DATA BLOCK |

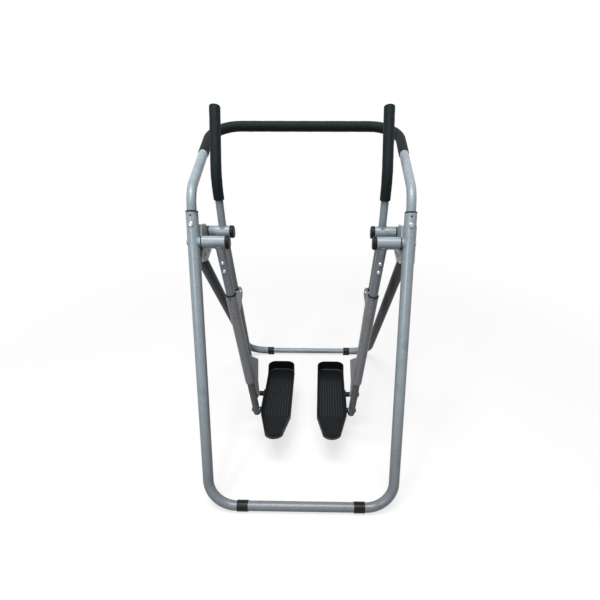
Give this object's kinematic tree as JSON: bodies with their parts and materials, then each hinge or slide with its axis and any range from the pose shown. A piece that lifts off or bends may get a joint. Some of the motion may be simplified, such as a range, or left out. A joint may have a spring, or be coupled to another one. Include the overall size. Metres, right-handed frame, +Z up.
{
  "type": "air walker",
  "caption": "Folding air walker: two hinged tube floor frames, a fixed handlebar, and swinging parallel arms with handles that carry level footplates.",
  "frame": {"origin": "on the floor, midway between the four feet and on the plane that mirrors left to right", "axes": "+Z up, +Y the way the walker faces, +X to the walker's right"},
  "size_m": [0.729, 1.0855, 1.2215],
  "materials": {
    "silver_paint": "satin",
    "bracket_paint": "satin",
    "black_paint": "satin",
    "bright_steel": "polished",
    "zinc_steel": "satin",
    "black_plastic": "matte",
    "tread_plastic": "matte",
    "black_foam": "matte",
    "black_rubber": "matte"
  },
  "bodies": {
    "rear_frame": {"rear_frame_tube": "silver_paint", "collar_rings": "black_plastic", "handlebar_tube": "silver_paint", "handlebar_foam": "black_foam", "handlebar_bolts": "bright_steel", "left_hinge_bracket": "bracket_paint", "right_hinge_bracket": "bracket_paint", "rear_axles": "zinc_steel", "front_axles": "zinc_steel", "axle_screws": "zinc_steel", "rear_feet": "black_rubber", "bracket_bolts": "zinc_steel", "stop_rollers": "black_rubber"},
    "front_frame": {"front_frame_tube": "silver_paint", "front_rail_tube": "silver_paint", "front_feet": "black_rubber", "leg_plugs": "black_plastic", "fold_washers": "zinc_steel"},
    "left_front_arm": {"left_front_arm": "silver_paint", "left_front_bushes": "black_plastic", "left_front_cap": "black_plastic", "left_front_collar": "black_plastic", "left_front_lower_tube": "silver_paint", "left_front_foot_tube": "silver_paint", "left_arm_plates": "silver_paint", "left_handle_tube": "silver_paint", "left_handle_foam": "black_foam"},
    "left_rear_arm": {"left_rear_arm": "silver_paint", "left_rear_bushes": "black_plastic", "left_rear_cap": "black_plastic", "left_rear_collar": "black_plastic", "left_rear_lower_tube": "silver_paint", "left_rear_foot_tube": "silver_paint", "left_arm_bolts": "bright_steel"},
    "left_pedal": {"left_footplate": "tread_plastic", "left_footplate_rim": "tread_plastic", "left_pedal_carrier": "black_paint", "left_pedal_pins": "black_paint", "left_tray_screws": "black_paint"},
    "right_front_arm": {"right_front_arm": "silver_paint", "right_front_bushes": "black_plastic", "right_front_cap": "black_plastic", "right_front_collar": "black_plastic", "right_front_lower_tube": "silver_paint", "right_front_foot_tube": "silver_paint", "right_arm_plates": "silver_paint", "right_handle_tube": "silver_paint", "right_handle_foam": "black_foam"},
    "right_rear_arm": {"right_rear_arm": "silver_paint", "right_rear_bushes": "black_plastic", "right_rear_cap": "black_plastic", "right_rear_collar": "black_plastic", "right_rear_lower_tube": "silver_paint", "right_rear_foot_tube": "silver_paint", "right_arm_bolts": "bright_steel"},
    "right_pedal": {"right_footplate": "tread_plastic", "right_footplate_rim": "tread_plastic", "right_pedal_carrier": "black_paint", "right_pedal_pins": "black_paint", "right_tray_screws": "black_paint"}
  },
  "joints": [
    {"name": "front_frame_fold", "type": "hinge", "parent": "rear_frame", "child": "front_frame", "pos_m": [0, -0.12489, 0.82237], "axis": [1, 0, 0], "range_deg": [-62, 0]},
    {"name": "left_swing", "type": "hinge", "parent": "rear_frame", "child": "left_front_arm", "pos_m": [0, -0.05389, 0.87137], "axis": [1, 0, 0], "range_deg": [-30, 30]},
    {"name": "left_rear_swing", "type": "hinge", "parent": "rear_frame", "child": "left_rear_arm", "pos_m": [0, -0.15889, 0.87137], "axis": [1, 0, 0], "range_deg": [-30, 30]},
    {"name": "left_pedal_hinge", "type": "hinge", "parent": "left_front_arm", "child": "left_pedal", "pos_m": [0, -0.05389, 0.17587], "axis": [1, 0, 0], "range_deg": [-30, 30]},
    {"name": "right_swing", "type": "hinge", "parent": "rear_frame", "child": "right_front_arm", "pos_m": [0, -0.05389, 0.87137], "axis": [1, 0, 0], "range_deg": [-30, 30]},
    {"name": "right_rear_swing", "type": "hinge", "parent": "rear_frame", "child": "right_rear_arm", "pos_m": [0, -0.15889, 0.87137], "axis": [1, 0, 0], "range_deg": [-30, 30]},
    {"name": "right_pedal_hinge", "type": "hinge", "parent": "right_front_arm", "child": "right_pedal", "pos_m": [0, -0.05389, 0.17587], "axis": [1, 0, 0], "range_deg": [-30, 30]}
  ],
  "couplings": [
    {"joint": "left_rear_swing", "follows": "left_swing", "ratio": 1},
    {"joint": "left_pedal_hinge", "follows": "left_swing", "ratio": -1},
    {"joint": "right_rear_swing", "follows": "right_swing", "ratio": 1},
    {"joint": "right_pedal_hinge", "follows": "right_swing", "ratio": -1}
  ]
}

WHAT THE EXERCISE ASKS | Look through the listing and extract every line with "that" in it.

TASK SOLUTION |
Give this object's kinematic tree as JSON: bodies with their parts and materials, then each hinge or slide with its axis and any range from the pose shown. A piece that lifts off or bends may get a joint. Some of the motion may be simplified, such as a range, or left out. A joint may have a spring, or be coupled to another one. Include the overall size. Metres, right-handed frame, +Z up.
  "caption": "Folding air walker: two hinged tube floor frames, a fixed handlebar, and swinging parallel arms with handles that carry level footplates.",
  "frame": {"origin": "on the floor, midway between the four feet and on the plane that mirrors left to right", "axes": "+Z up, +Y the way the walker faces, +X to the walker's right"},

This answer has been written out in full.